Interview with Dan Wilton, CEO of First Mining Gold
Development Timeline and Financing Considerations
Wilton estimated the process from the interview date to a final investment decision at approximately 18 months. The next major technical milestone is a feasibility study, expected around mid-2027, building on the pre-feasibility study (PFS) update released in November 2025. He indicated that engaging with project financing partners would logically follow in the final stages of the feasibility study, likely beginning around the end of 2026, with roughly six additional months of detailed engineering and permit applications to follow before construction financing is finalised. Wilton said the company is not rushing this process, but characterised it as a very logical sequence of steps, adding that the pool of potential financing partners has expanded now that the binary permitting risk has been resolved. He described a broader universe of mining-focused finance providers currently seeking to deploy substantial capital, and suggested a billion-dollar-plus construction budget is within reach given current industry conditions, even with gold prices having pulled back somewhat over the preceding month.
He also noted that a construction decision would likely require the company to add capacity to its team, stating that the current team has stayed together and delivered milestones over a period of years, but that building a mine would necessitate bringing on additional personnel. Wilton indicated that reaching agreements with communities, securing environmental assessments, and lining up funding would each make the company more attractive to prospective hires with large-scale construction experience, and that conversations on that front would likely begin following the federal EA decision.
Valuation and Peer Comparisons
A central theme of the interview was the gap between First Mining's current valuation and that of comparable advanced-stage gold developers. Wilton stated:
"The difference between the advanced stage comparables, which tend to trade at $300 to $400 an ounce, and the early stage projects, which trade at...like $120 to $150 an ounce. And today, I think we're trading at maybe we're above 50, but not that far. Like, maybe it's 60."
He argued that Springpole's roughly 5-million-ounce gold resource, now through the most difficult stage of federal permitting, should be evaluated on a comparable basis to these more advanced projects, even before ascribing any value to the Duparquet project in Quebec. The November 2025 PFS, based on a $3,100/oz gold price, indicated a 40% after-tax IRR, a $2.1 billion (US) NPV, and a payback period of under two years, with potential production of 300,000 ounces or more annually.

Wilton also referenced what he called a persistent discount applied to the stock, contrasting the current environment with a year earlier, when shares traded around $0.15 with an approximate $150 million market capitalisation. He suggested the company continues to trade at roughly a four-to-five-times discount to peer developers, and that the market has been slow to reprice the stock even after the federal EA decision, noting the announcement was only a day and a half old at the time of the interview.
Strategic Positioning
Wilton pointed to several Canadian gold mines - including Côté Gold, Detour Lake, Canadian Malartic, Valentine, Greenstone, and Magino - as projects that faced difficult construction periods but are now regarded as flagship assets, framing Springpole as a candidate for similar re-rating as it advances.
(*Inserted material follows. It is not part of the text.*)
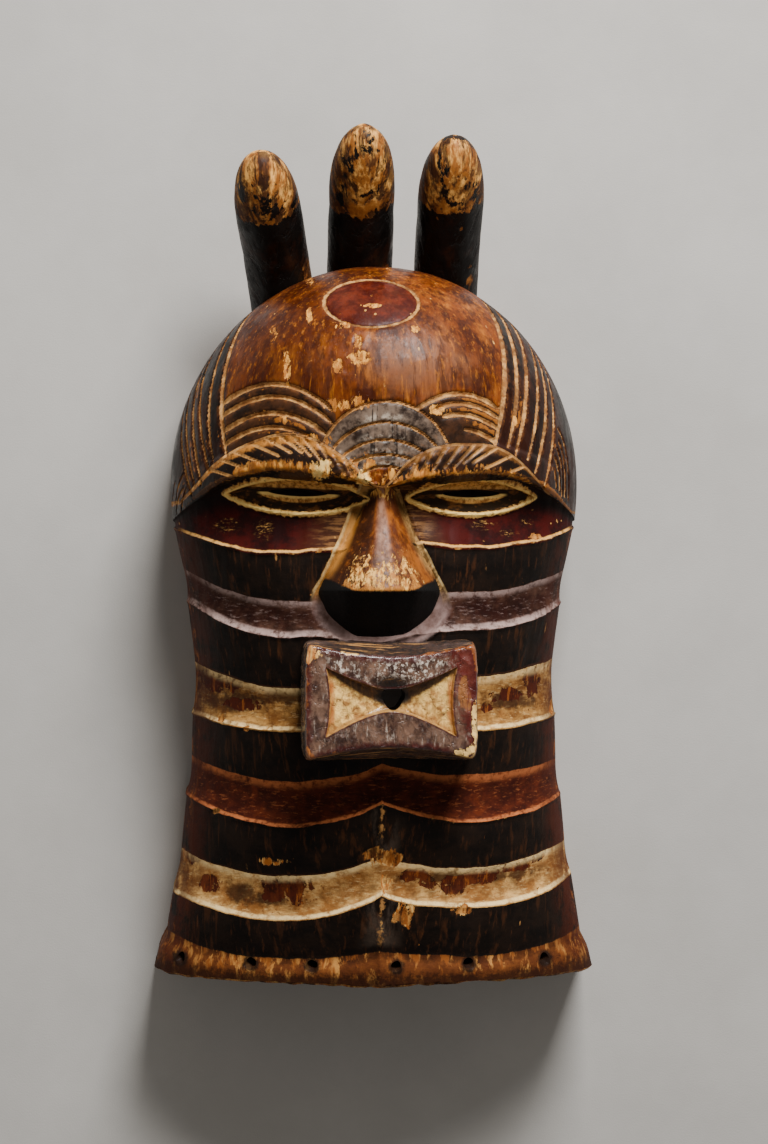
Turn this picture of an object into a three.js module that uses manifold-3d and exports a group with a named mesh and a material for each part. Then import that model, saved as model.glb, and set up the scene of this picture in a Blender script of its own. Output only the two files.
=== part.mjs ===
// A carved wooden face mask with a domed forehead, a pointed box mouth, fluted bands and three horns.
// It lies on its rim: the face looks up along +Z and the crown points along +Y. Millimetres.
import * as THREE from 'three';
import { mergeVertices } from 'three/addons/utils/BufferGeometryUtils.js';
import Module from 'manifold-3d';

const wasm = await Module();
wasm.setup();
const { lerp, smoothstep, clamp } = THREE.MathUtils;

// Heights along Y are counted from the lower end of the nose.
const crownY = 194;
const wallThickness = 12.5;

// The dome: its outline from the front and its middle line from the side.
const domeHalfWidth = 130.5;
const domeWidestY = 56;
const domeTopZ = 175;
const domeTopY = 110;
const domeTuck = 3;
const domeSag = 4.5;
const crownZ = 75;

// The face below the brows: narrowest beside the mouth and flared to its lower edge.
const waistY = -62;
const waistHalfWidth = 114;
const templeHalfWidth = 125;
const templeY = 22;
const chinHalfWidth = 137.5;
const chinY = -254;
const lipY = -41;
const faceTopZ = 160;
const bridgeTopZ = 155;
const chinTopZ = 130;
const sideWallZ = 55;

// Carved lines across the face, each by its height at the side, in the cheek and on the middle line.
// tilt is how far its cheek lies above that on the right and below it on the left, and sideTilt its end.
const lines = [
  { side: 33, cheek: 58.5, middle: 50, tilt: -0.5, sideTilt: 0 },
  { side: 28, cheek: 13, middle: 17, tilt: 2, sideTilt: 0 },
  { side: 3, cheek: -14.5, middle: -14, tilt: 3, sideTilt: 0 },
  { side: -19, cheek: -38, middle: -42, tilt: 2, sideTilt: 0 },
  { side: -54, cheek: -67, middle: -66, tilt: 3.5, sideTilt: 1 },
  { side: -90.5, cheek: -97.5, middle: -96, tilt: 0.3, sideTilt: -1 },
  { side: -118, cheek: -127, middle: -117, tilt: 2, sideTilt: -1 },
  { side: -143, cheek: -156, middle: -141, tilt: 1.5, sideTilt: 0 },
  { side: -173, cheek: -185, middle: -174, tilt: 2, sideTilt: 3 },
  { side: -199, cheek: -212, middle: -199, tilt: 3, sideTilt: 5 },
  { side: -228, cheek: -240, middle: -233, tilt: 0.6, sideTilt: 0.5 },
  { side: chinY, cheek: chinY - 1, middle: chinY - 3, tilt: 0, sideTilt: 0 },
];
const cheekAt = 0.5; // share of the half width where a line hangs lowest
const fluteLip = 3;
const fluteScoop = 1.8;
const socketScoop = 4;
const browHeight = 20;
const browRise = 3.2;
const rimBandRise = 3.5;
const keelRise = 4;
const keelSpread = 0.12;
const keelY = -112;

// Eyes, nose and mouth.
const eyes = [
  { x: -51, y: 47, halfLength: 45, tilt: -0.05 },
  { x: 56, y: 46.5, halfLength: 41, tilt: 0.02 },
];
const eyeHalfHeight = 11.5;
const eyeRimRise = 3.5;
const eyeRimHalfWidth = 2.4;
const innerLid = 0.58;
const slit = { halfLength: 18, halfHeight: 2.4 };
const nose = { topX: 1, tipX: -1.5, topY: 53, tipY: -11, footY: -42, topZ: 157, tipZ: 187 };
const mouth = { x: 4, y: -78, z: 190, halfWidth: 52, halfHeight: 36.5, pinch: 9, flare: 1.5 };
const mouthRecess = { halfWidth: 39, halfHeight: 20, waist: 7.5, depth: 4 };
const mouthHole = { x: 6, y: -75.5, radius: 7.2 };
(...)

He also noted that larger gold producers, many generating record free cash flow, have limited pipelines of comparable projects and face declining reserve bases, which he suggested increases the strategic relevance of large, permitted, tier-one-jurisdiction assets. On this point, Wilton said:
"I think it's one of the most strategic assets in the gold industry. Just stack up globally where you have 5 million oz projects in tier one jurisdictions that are through the most difficult parts of their permitting processes that you could get a shovel in the ground before 2030."
He noted the company has previously been open to a joint venture partner but said First Mining now has greater financial flexibility to consider advancing the project independently toward a final investment decision.
The Investment Thesis for First Mining Gold
- De-risking milestone achieved: Federal environmental assessment approval for Springpole removes what management describes as the project's single largest historical risk - securing authorization and social license to construct the mine.
- Progressing social license: Term sheets and stated clear paths to agreements with three affected First Nations communities (Cat Lake, Lac Seul, Slate Falls) address a key non-technical risk factor.
- Near-term catalyst: A provincial (Ontario) environmental assessment decision is targeted by the end of summer 2026, which would complete the regulatory approval process for Springpole.
- Defined project economics: The November 2025 PFS outlined a 40% after-tax IRR and $2.1 billion (US) NPV at a $3,100/oz gold price, with potential annual production above 300,000 ounces.
- Clear development timeline: Management has laid out an approximately 18-month path to a final investment decision, including a feasibility study expected around mid-2027 and project financing discussions anticipated to begin near year-end 2026.
- Valuation gap versus peers: Management estimates the company trades at roughly $50–60 per ounce of resource, versus $120–150 for early-stage projects and $300–400 for advanced-stage, permitted developers.
- Additional optionality: The Duparquet project in Quebec represents a second large undeveloped gold asset not yet reflected, according to management, in the current valuation.
- Strategic M&A backdrop: Sector-wide free cash flow generation and declining reserve bases among larger producers may increase interest in large, de-risked, tier-one-jurisdiction gold projects such as Springpole.
The interview reflects a broader dynamic in the gold sector: a scarcity of large, undeveloped, tier-one-jurisdiction projects that can realistically reach construction before 2030, set against a backdrop of elevated gold prices and record free cash flow among senior producers. Many established miners face declining reserve bases and limited organic growth pipelines, which has fueled a wave of mergers and acquisitions as companies seek to replace reserves. Assets like Springpole, having cleared federal environmental assessment, may become more visible to this pool of capital.
TL;DR
First Mining Gold's Springpole project has received federal environmental assessment approval after an eight-and-a-half-year process, alongside term sheets with three affected First Nations communities. Management targets a provincial EA decision and full social license by the end of summer 2026, with a feasibility study expected around mid-2027 and a final investment decision roughly 18 months out. A November 2025 PFS indicated a 40% after-tax IRR and $2.1 billion (US) NPV at $3,100/oz gold, and management believes the stock trades at a significant discount to advanced-stage developer peers.